Indian shipping caught in the West Asia blast wave
At least seven Indian seafarers killed and 37 Indian-flagged vessels stranded in one of the world's busiest corridors — a toll that recasts the West Asia ceasefire debate from a geopolitical abstraction into a question of working lives.

On 30 June 2026, the human cost of the West Asia crisis arrived in numbers that foreign ministries cannot finesse. According to Middle East Eye, at least seven Indian seafarers have been killed, and at least 37 Indian-flagged vessels carrying more than 1,100 Indian sailors remain caught in one of the world's most contested maritime corridors. The toll recasts the ceasefire debate from a geopolitical abstraction into a question of working lives — Indian, but also Egyptian, Filipino, Bangladeshi and Yemeni, threaded through a route the global economy still cannot route around.
The Indian shipping industry's exposure here is not incidental. India is the world's third-largest supplier of seafarers; a significant share of the world's commercial crews are trained at institutions stretching from Mumbai to Tuticorin. When a corridor closes or a vessel is struck, the casualty lists read in Hindi, Malayalam and Tagalog before they read in any chancery language. The argument now being advanced in New Delhi — that a sustainable peace must first protect the ceasefire that is supposed to enable shipping to resume — therefore deserves to be heard as more than a regional complaint.
A corridor the global economy cannot replace
The Gulf route is not one lane among many. It is the channel through which a large share of the world's crude oil and a significant fraction of its container traffic moves, including the energy cargoes that Indian refineries depend on for daily operation. Disruption does not merely raise freight rates; it forces longer voyages around the Cape of Good Hope, lengthens crew rotations and exposes mariners to additional weeks at sea. The Indian Express, in an editorial framing carried on 30 June, made the point directly: any durable peace deal in West Asia must begin by protecting the ceasefire itself, because the alternative is the slow strangulation of trade on which millions of jobs, on land and at sea, depend.
This is the structural fact beneath the diplomatic choreography.

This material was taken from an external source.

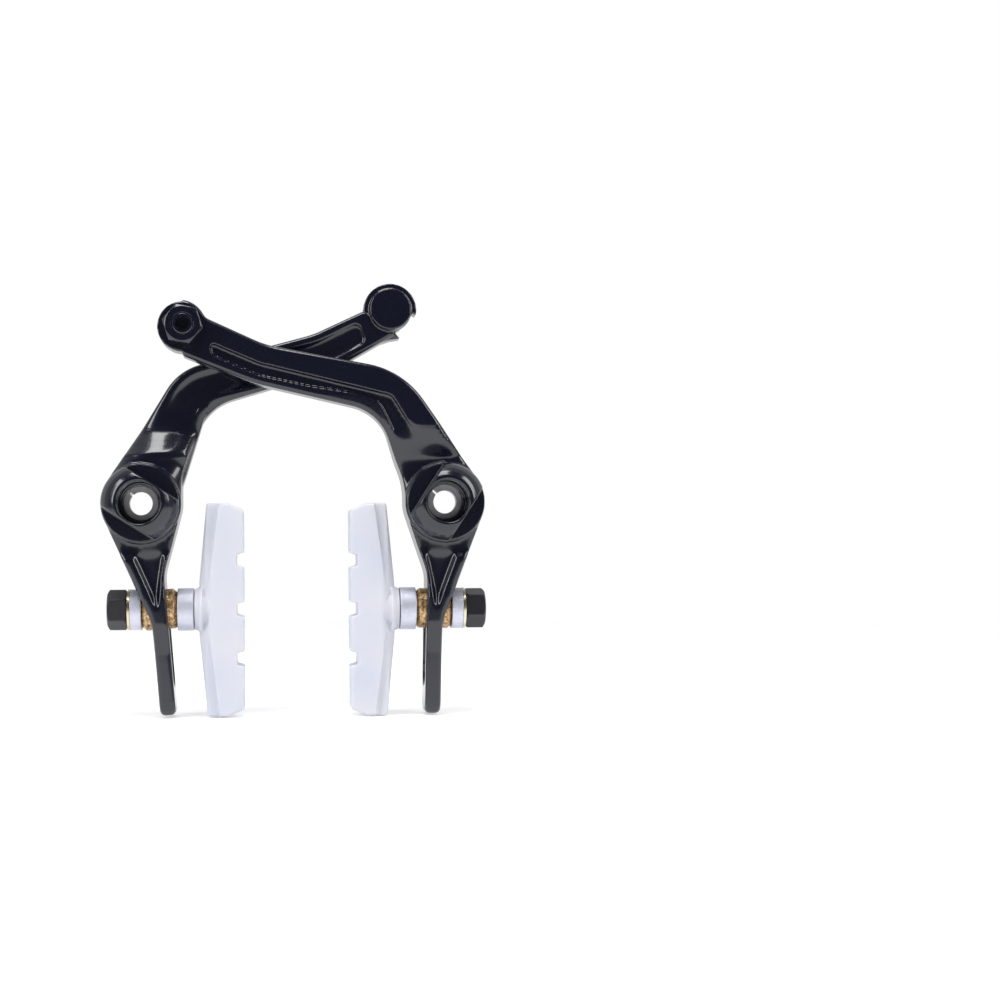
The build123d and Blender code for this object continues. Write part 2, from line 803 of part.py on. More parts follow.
        # Room for the moulded-in post
        with BuildSketch(post_plane(side, lean, shoe_neck_start)):
            Circle(post_radius)
        extrude(amount=post_head_start - shoe_neck_start, mode=Mode.SUBTRACT)
        with BuildSketch(post_plane(side, lean, post_head_start)):
            Circle(post_head_radius)
        extrude(amount=post_head_thickness, mode=Mode.SUBTRACT)
    shoe.part.label = f"{name}_shoe"
    export_step(shoe.part, f"parts/{name}_shoe.step")

# Cable anchor: bolt, washer and nut through the front arm's eye
anchor_x, anchor_z = spot(-1, *anchor_place)
head_rear = front_arm_rear + face_gap
washer_front = front_arm_front + anchor_washer_thickness
nut_front = washer_front + anchor_nut_height
with BuildPart() as anchor_bolt:
    with BuildSketch(front(head_rear)):
        with Locations((anchor_x, anchor_z)):
            Circle(anchor_head_radius)
    extrude(amount=anchor_head_height)
    with BuildSketch(front(head_rear)):
        with Locations((anchor_x, anchor_z)):
            Circle(anchor_bolt_radius)
    extrude(amount=nut_front + anchor_end_proud - head_rear)
    bolt_end = anchor_bolt.faces().sort_by(Axis.Y)[0]
    chamfer(bolt_end.edges(), length=anchor_end_chamfer)
    with BuildSketch(front(nut_front + anchor_end_proud)):
        with Locations((anchor_x, anchor_z)):
            RegularPolygon(anchor_socket_flats / 2, 6, major_radius=False, rotation=anchor_nut_turn)
    extrude(amount=-anchor_socket_depth, mode=Mode.SUBTRACT)
anchor_bolt.part.label = "anchor_bolt"
export_step(anchor_bolt.part, "parts/anchor_bolt.step")

with BuildPart() as anchor_washer:
    with BuildSketch(front(front_arm_front)):
        with Locations((anchor_x, anchor_z)):
            Circle(anchor_washer_radius)
            Circle(anchor_bolt_radius + anchor_hole_clearance, mode=Mode.SUBTRACT)
    extrude(amount=anchor_washer_thickness)
anchor_washer.part.label = "anchor_washer"
export_step(anchor_washer.part, "parts/anchor_washer.step")

with BuildPart() as anchor_nut:
    nut_plane = Plane(origin=(anchor_x, -washer_front, anchor_z), x_dir=(1, 0, 0), z_dir=(0, -1, 0))
    hex_nut(nut_plane, anchor_nut_height, anchor_nut_turn, anchor_bolt_radius + running_gap)
anchor_nut.part.label = "anchor_nut"
export_step(anchor_nut.part, "parts/anchor_nut.step")
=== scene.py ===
import bpy
from math import cos, radians, sin
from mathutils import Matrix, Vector


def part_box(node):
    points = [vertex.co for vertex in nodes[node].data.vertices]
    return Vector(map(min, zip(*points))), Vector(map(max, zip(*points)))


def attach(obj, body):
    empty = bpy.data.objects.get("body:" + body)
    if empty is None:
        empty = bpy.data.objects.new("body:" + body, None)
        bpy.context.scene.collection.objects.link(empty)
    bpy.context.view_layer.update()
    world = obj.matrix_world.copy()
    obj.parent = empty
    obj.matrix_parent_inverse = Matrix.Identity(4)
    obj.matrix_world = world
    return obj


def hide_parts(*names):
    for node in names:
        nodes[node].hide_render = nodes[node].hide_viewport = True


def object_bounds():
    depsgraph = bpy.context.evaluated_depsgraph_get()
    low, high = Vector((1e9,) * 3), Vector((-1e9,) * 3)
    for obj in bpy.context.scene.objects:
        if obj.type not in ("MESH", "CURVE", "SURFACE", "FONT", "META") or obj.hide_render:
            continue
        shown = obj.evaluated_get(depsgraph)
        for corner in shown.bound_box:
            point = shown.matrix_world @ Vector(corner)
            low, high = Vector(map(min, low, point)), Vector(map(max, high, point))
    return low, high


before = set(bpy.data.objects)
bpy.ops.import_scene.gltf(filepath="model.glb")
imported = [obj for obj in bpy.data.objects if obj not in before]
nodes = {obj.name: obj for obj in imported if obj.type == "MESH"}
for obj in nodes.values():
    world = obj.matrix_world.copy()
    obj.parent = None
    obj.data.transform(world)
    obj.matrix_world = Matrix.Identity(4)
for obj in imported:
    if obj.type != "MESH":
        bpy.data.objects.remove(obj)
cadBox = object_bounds()
sides = ("left", "right")


def deselectAll():
    for obj in bpy.context.selected_objects:
        obj.select_set(False)


def makeActive(obj):
    deselectAll()
    obj.select_set(True)
    bpy.context.view_layer.objects.active = obj


# Camera, square on to the brake's front and a little below its pivots
camera = {
    "place": (-0.00655, -0.46576, -0.01525),
    "lens": 57.74,
    "shift": (0.15, 0.054),
    "pitch": 0.09,
    "yaw": -2.83,
    "roll": 0.41,
    "sensor": 36,
    "clip": 0.01,
}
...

The same routes that carry crude to Gujarat and Maharashtra also carry the outward flow of Indian manufactured exports through Jebel Ali and onward transhipment hubs. A closure punishes the importer and the exporter simultaneously, but it punishes the seafarer first.
The counter-narrative: security first, shipping later
The dominant Western framing of the conflict treats the maritime domain as a secondary theatre, an enabler for the wider confrontation over arms, territory and proxy forces. From that vantage, interruptions to commercial traffic are regrettable but acceptable pressure on the actors the United States and its partners want to constrain. The Indian framing inverts the priority: shipping is not a means to a diplomatic end, it is a precondition for diplomatic stability. A ceasefire that cannot guarantee safe passage, in this reading, is not a ceasefire at all — it is a pause between strikes.
The two framings are not reconcilable through language alone. They imply different sequences: whether the political settlement must precede the reopening of sea lanes, or whether the safe passage of civilians and commerce is the metric by which a political settlement is judged credible.
The structural shift under the surface
The deeper story is the rebalancing of who gets to define the terms of West Asian security. For decades, the operating assumption in the Atlantic councils was that extra-regional powers — the United States first, Europe a distant second — would set the floor under Gulf security and that regional and Asian stakeholders would adjust. The Indian position, articulated through both editorial commentary and quiet diplomatic pressure, is one of several signals that this assumption is fraying. Japan, South Korea and the ASEAN economies face the same exposure: their energy imports and export flows run through the same narrow water.
A working multipolarity on maritime security would look something like the current Indian posture — not a rhetorical claim to great-power status, but a practical insistence that countries whose crews and cargoes are most exposed have standing in the conversation about ceasefires and their enforcement.
Stakes, and what the sources do not yet settle
If the trajectory continues without an enforceable corridor regime, the visible costs accumulate predictably: more seafarer fatalities, more insurance premia, more rerouted voyages, more inflationary pressure on the energy and goods that Indian and South Asian consumers ultimately pay for. The Indian establishment's incentive is therefore aligned with its public: protect the ceasefire, verify it, and reopen the lanes under international observation.
The sources reviewed here do not yet specify how many of the stranded vessels sit inside Iranian or Houthi-controlled waters, whether release negotiations are underway through formal intermediaries, or what proportion of the killed seafarers died in named incidents versus in attacks whose attribution remains contested. Those gaps are not editorial omissions; they are the shape of what the public record has not yet pinned down. Until they are, the argument the Indian editorial pages are advancing deserves more attention than Western wires have so far given it: that a peace deal in West Asia which cannot keep its own seafarers alive is a deal in name only.
Desk note: Monexus frames the ceasefire debate here through the labour and logistics lens the Indian and wider Global South press has emphasised, rather than the arms-control and proxy-war lens that dominates Atlantic commentary.